Quella di Spotify sembra un’ascesa ormai inarrestabile. Nel 2021 l’applicazione svedese ha oltrepassato il miliardo di download, continuando a espandere senza sosta il proprio mercato. Oltre 80 nazioni sono state aggiunte all’elenco dei paesi già raggiunti del servizio, toccando cifre assimilabili a quelle di un vero e proprio monopolio. Stando ai dati recentemente raccolti – maggio 2021 – da Siteefy, infatti, le ore di ascolto complessivo da parte degli utenti della piattaforma ammontano a circa 40 miliardi. Anche in Italia la situazione non è poi tanto diversa. Uno studio realizzato da Kantar e ComScore, per conto di Google, afferma che il 90% degli italiani adulti ascolta musica in streaming, e di questi il 54% dichiara di utilizzare Spotify abitualmente.
La fruizione musicale contemporanea non può che risentirne. Il successo e la prossimità dettano il tempo: le piattaforme streaming sottopongono al nostro giudizio i brani maggiormente riprodotti dagli altri utenti o quelli considerati più affini alla nostra playlist. Tutto ciò individualizza l’ascolto, restituendo al contempo un’esperienza virtualmente interminabile. Nella maggior parte dei casi, infatti, l’utente si affida ciecamente all’algoritmo. Spesso Spotify sembra conoscerci a tal punto da suggerirci – o meglio, decidere – cosa potrebbe fare al caso nostro. Eppure la persuasione è sua volta il frutto di una consolidata formula commerciale, pensata e strutturata in modo tale da poter alimentare continuamente la richiesta da parte dell’ascoltatore, incentivandone la passività fruitiva. Ma non è un controsenso? E se da una parte le piattaforme streaming personalizzano l’ascolto, perché dall’altra le uscite discografiche sembrano muoversi tutte verso la stessa direzione?
Recurrent Morphing Radio tenta di rispondere a queste domande.
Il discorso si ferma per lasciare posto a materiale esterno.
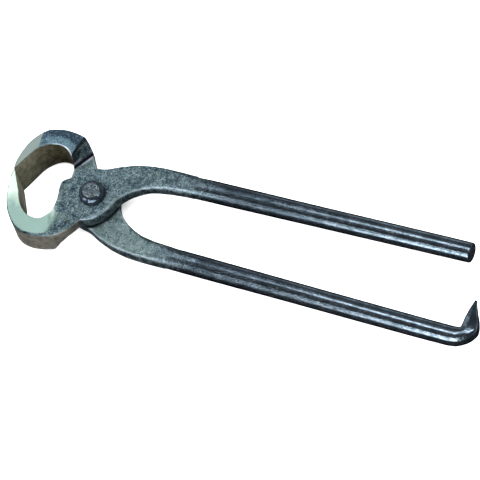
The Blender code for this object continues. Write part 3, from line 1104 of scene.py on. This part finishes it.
def rivet_material():
    """Dark blued steel, polished on the dome's side by the rivet set and matt on its peened top."""
    material = bpy.data.materials.new("rivet_blued_steel")
    material.use_nodes = True
    tree = material.node_tree
    tree.nodes.clear()
    place = add(tree, "ShaderNodeTexCoord").outputs["Object"]
    flat = add(tree, "ShaderNodeMapping", {"Vector": place, "Location": (-PIVOT.x, -PIVOT.y, 0),
                                           "Scale": (1, 1, 0)}).outputs[0]
    out = add(tree, "ShaderNodeVectorMath", {0: flat}, operation="LENGTH").outputs["Value"]
    top = between(tree, out, (RIVET["Flat Radius"] + 1.1) * MM, (RIVET["Flat Radius"] + 0.3) * MM)
    side = {"colour": blend(tree, between(tree, noise(tree, place, 2.5), 0.4, 0.6), colour("2b343e"),
                            colour("3f4954")),
            "roughness": between(tree, noise(tree, place, 1.2), 0.3, 0.7, 0.14, 0.22),
            "height": maths(tree, "MULTIPLY", noise(tree, place, 1.6, 3), 0.4)}
    finish = layer(tree, top, side, forged_scale(tree, place, "12181c", "262f35", "46535a"))
    steel_shader(tree, finish, 0.9, 0.12)
    return material


seed_mesh = bpy.data.meshes.new("rivet_blank")
rivet = bpy.data.objects.new("rivet_blank", seed_mesh)
bpy.context.collection.objects.link(rivet)
modifier = rivet.modifiers.new("turned rivet", "NODES")
modifier.node_group = turned_rivet
set_inputs(modifier, {**RIVET, "Steel": rivet_material()})
rivet = as_plain_mesh(rivet, "rivet_peened")
bm = bmesh.new()
bm.from_mesh(rivet.data)
bmesh.ops.recalc_face_normals(bm, faces=bm.faces)
bm.to_mesh(rivet.data)
bm.free()
rivet.data.shade_smooth()
print("rivet faces:", len(rivet.data.polygons))

# %% [markdown]
# ## Joining the frame
#
# Each finished piece takes the place of its plain solid and moves with the same body. The front arm
# swings on the pivot, and the rear arm carries the rivet.

# %% Ride on the frame
for piece, body, node, slot in ((front_arm, "front_arm", "front_arm", "front_arm_steel"),
                                (rear_arm, "rear_arm_and_rivet", "rear_arm", "rear_arm_steel"),
                                (rivet, "rear_arm_and_rivet", "pivot_rivet", "rivet_steel")):
    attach(piece, body)
    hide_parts(node)
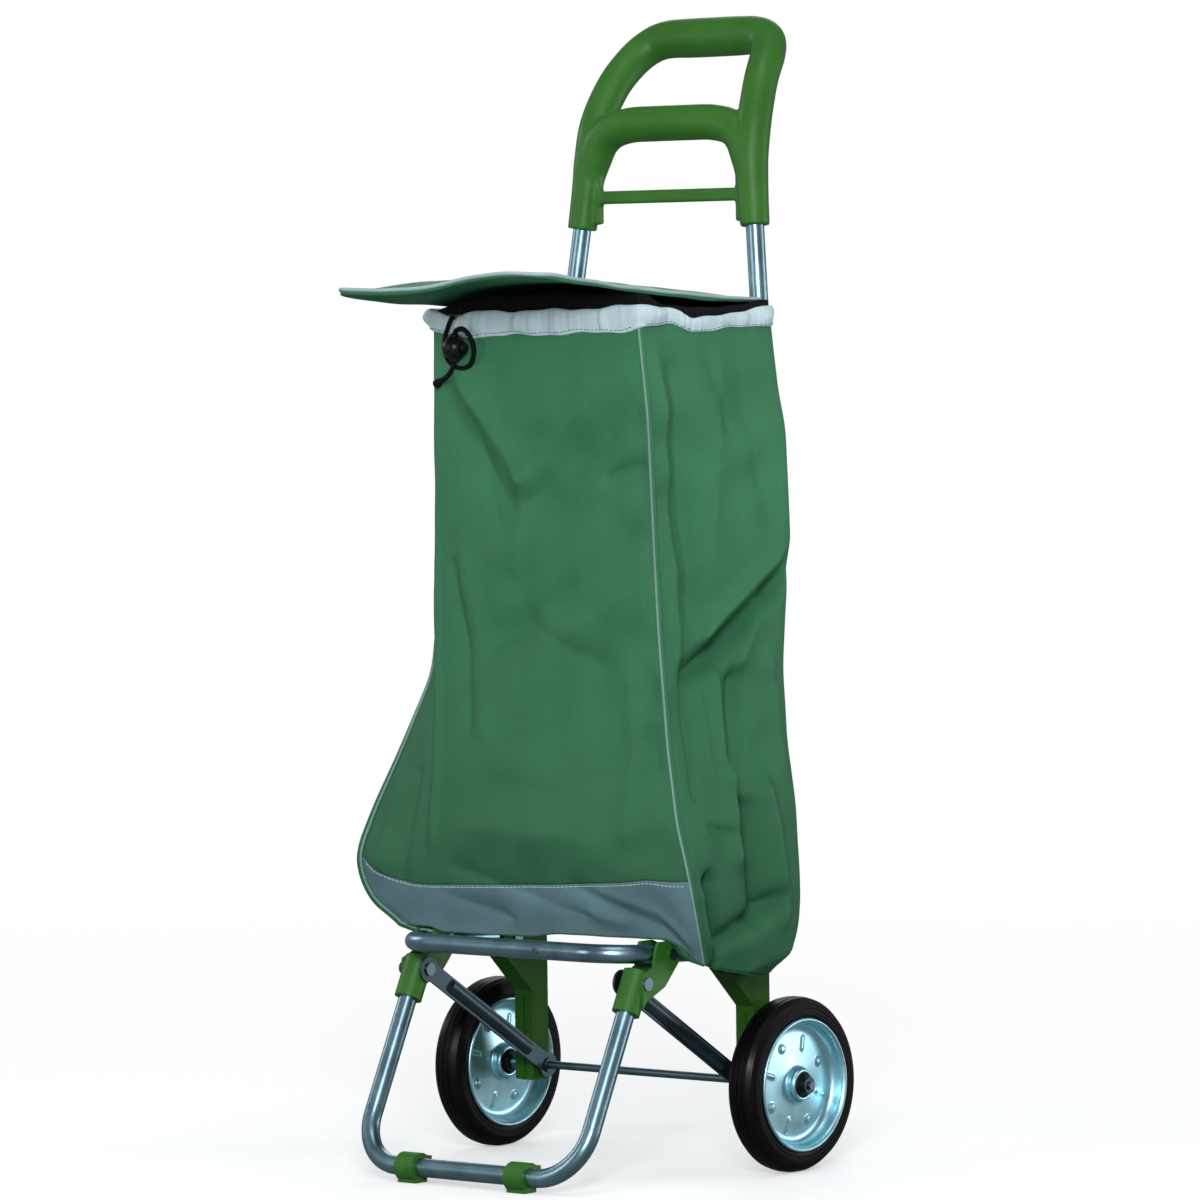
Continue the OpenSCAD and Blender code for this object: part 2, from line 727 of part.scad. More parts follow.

Il progetto sviluppato dall’Interspecifics Collective di Città del Messico – Leslie Garcia, Paloma López, Emmanuel Anguiano and Felipe Rebolledo – rende tangibile il peso degli interessi economici sull’aspetto compositivo. L’opera ha le fattezze di una web radio, in onda 24 ore su 24. Tuttavia, i brani in rotazione sembrano sovrapporsi l’un l’altro, generando un incessante rumore ipnotico.
L’intento di questa insolita programmazione è di mettere in evidenza la pressione esercitata dalle piattaforme streaming sull’odierna estetica musicale. Non a caso, il software di intelligenza artificiale realizzato dal collettivo, mutua il proprio modus operandi da quello di Spotify. L’algoritmo de-costruisce e analizza gli elementi comuni di ciò che definiamo musica, procedendo per associazione. Come affermato dai membri stessi del collettivo, in Recurrent Morphing Radio il consumo eccessivo va di pari passo con il sovrallenamento: l’opera, infatti, riutilizza applicativi pensati per rispecchiare determinati generi e stilemi musicali, emulando i pattern compositivi e le caratteristiche principali dei brani più in voga del momento.
Il progetto – realizzato con il sostegno dell’HKV di Berlino, in occasione della rassegna The Disappearance of Music – prende dichiaratamente ispirazione da I Am Sitting in a Room (1969) di Alvin Lucier: l’opera vede l’artista statunitense intento a registrare un proprio monologo su cassetta, per poi riprodurlo e registrarlo nuovamente, ricominciando da capo lo stesso schema compositivo, come in un loop continuo ed estenuante. Le caratteristiche acustiche dello spazio espositivo, inoltre, enfatizzano determinate frequenze, rendendo impercettibili alcune parole del testo. In Reccurent Morphing Radio la stratificazione così come la reiterazione ossessiva degli stessi frammenti musicali si traduce nel rumore trasmesso all’interno spazio latente della rete.
In questo caso, però, l’utente è parte integrante del processo selettivo – e quindi compositivo – dell’opera. Chiunque, infatti, può contribuire al progetto e alimentare il sistema, caricando brani a proprio piacimento. Le differenti composizioni realizzate dal software vengono successivamente archiviate nel database online della radio. Il paradossale ossimoro della personalizzazione omologante diviene un monito: affinché la musica stessa non diventi il risultato di un mero calcolo algoritmico. L’intento di questa insolita programmazione è di mettere in evidenza la pressione esercitata dalle piattaforme streaming sull’odierna estetica musicale.